Biliak’s Zionist approach is a direct assault on the traditions and understandings cemented in exile, which emphasized the divine miracle.

“You can compare the words of the traditional Chanukah song “Mi Yimalel”: ‘In those days at this time, the Maccabee the savior and redeemer,’ with the prayer traditionally recited on Chanukah, which reminds those praying that the Maccabees were a tool in the hands of God,” Alon explains. “‘But You, in Your abounding mercies, stood by them in the time of their distress… You delivered the mighty into the hands of the weak, the many into the hands of the few.’ The connection to our times is clear," said Alon. "It’s not the IDF sold­­­iers who fight to protect us, it’s God who delivers us from our enemies. This is the story and the argument even today.”

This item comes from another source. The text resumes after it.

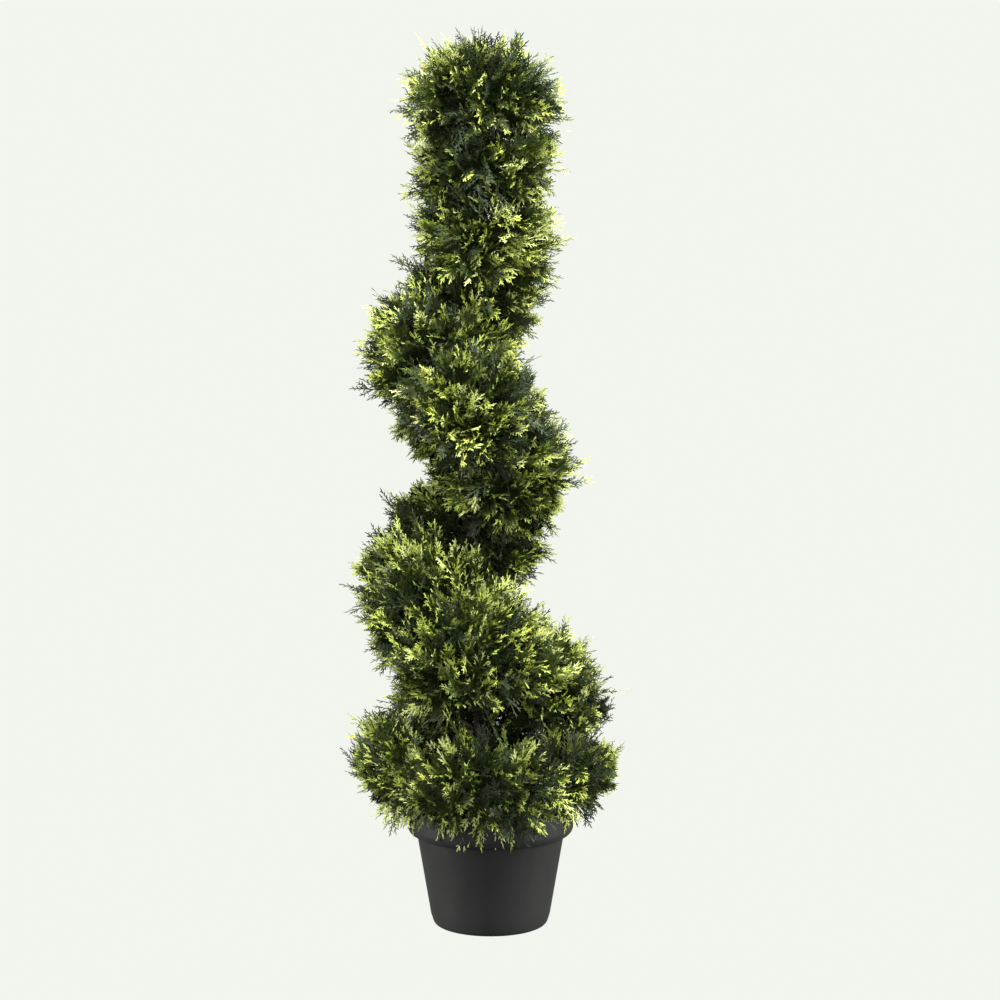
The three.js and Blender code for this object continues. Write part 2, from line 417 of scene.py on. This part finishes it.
def fill_material():
    """Brown grit, rough all over."""
    material, shader = principled("fill_grit", color=(0.10, 0.085, 0.07), roughness=0.95)
    grit = noise_node(material, scale=160.0, detail=8.0)
    tones = [(0.3, (0.045, 0.036, 0.028)), (0.75, (0.17, 0.15, 0.125))]
    ramp(material, grit, tones, shader.inputs["Base Color"])
    bump(material, shader, grit, strength=0.8, distance=0.002)
    return material


def paper_material(name):
    """Stage paper that shows its own even tone and takes no light or shadow."""
    material, shader = principled(name, color=grey(0.0), roughness=1.0, specular=0.0)
    shader.inputs["Emission Color"].default_value = (*BACKDROP, 1.0)
    shader.inputs["Emission Strength"].default_value = 1.0
    return material


# ---- reading the frame ----

def node_triangles(node):
    """Every triangle of a CAD node as an array of corner points."""
    mesh = node.data
    mesh.calc_loop_triangles()
    points = np.empty(len(mesh.vertices) * 3)
    mesh.vertices.foreach_get("co", points)
    corners = np.empty(len(mesh.loop_triangles) * 3, np.int32)
    mesh.loop_triangles.foreach_get("vertices", corners)
    return points.reshape(-1, 3)[corners].reshape(-1, 3, 3)


def tree_of(triangles):
    points = [tuple(p) for p in triangles.reshape(-1, 3)]
    return BVHTree.FromPolygons(points, [(i, i + 1, i + 2) for i in range(0, len(points), 3)])


def is_open_face(tree, triangles):
    """True for each triangle that no other solid lies against."""
    centres = triangles.mean(axis=1)
    return np.array([tree.find_nearest(Vector(c))[3] > CUT_GAP for c in centres])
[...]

The energy that Bialik says lay dormant in Chanukah and the Books of the Maccabees, which broke out again in the Zionist movement in relation to Jewish sovereignty in the Land of Israel, can be compared to the frozen fire in the story of Nehemia’s miracle. The eternal flame morphed into frozen water and was preserved for generations. The Jews arrived and restored it to its rightful place: the conditions were right, the people believed and wanted it, and so the eternal flame sparked into life from the frozen water. What does it mean that Zionism has liberated these kinds of forces, like the fire in the ice, that were hidden from Jewish people for almost two thousand years?

Is Zionism playing with the eternal flame? For the Maccabees – who lived during the only time of Jewish sovereignty in the Land of Israel between the destruction of the First Temple and the declaration of the modern state in 1948 – it didn’t end so well. The dynasty itself lasted for 130 years, by which time the last generation was already completely subjected to foreign rule. There is much to learn about our past and the various forces which influenced the ways in which we remember it, and its many diverse lessons. The upcoming Chanukah holiday offers a renewed opportunity for study and contemplation, for shaping and correcting our ways.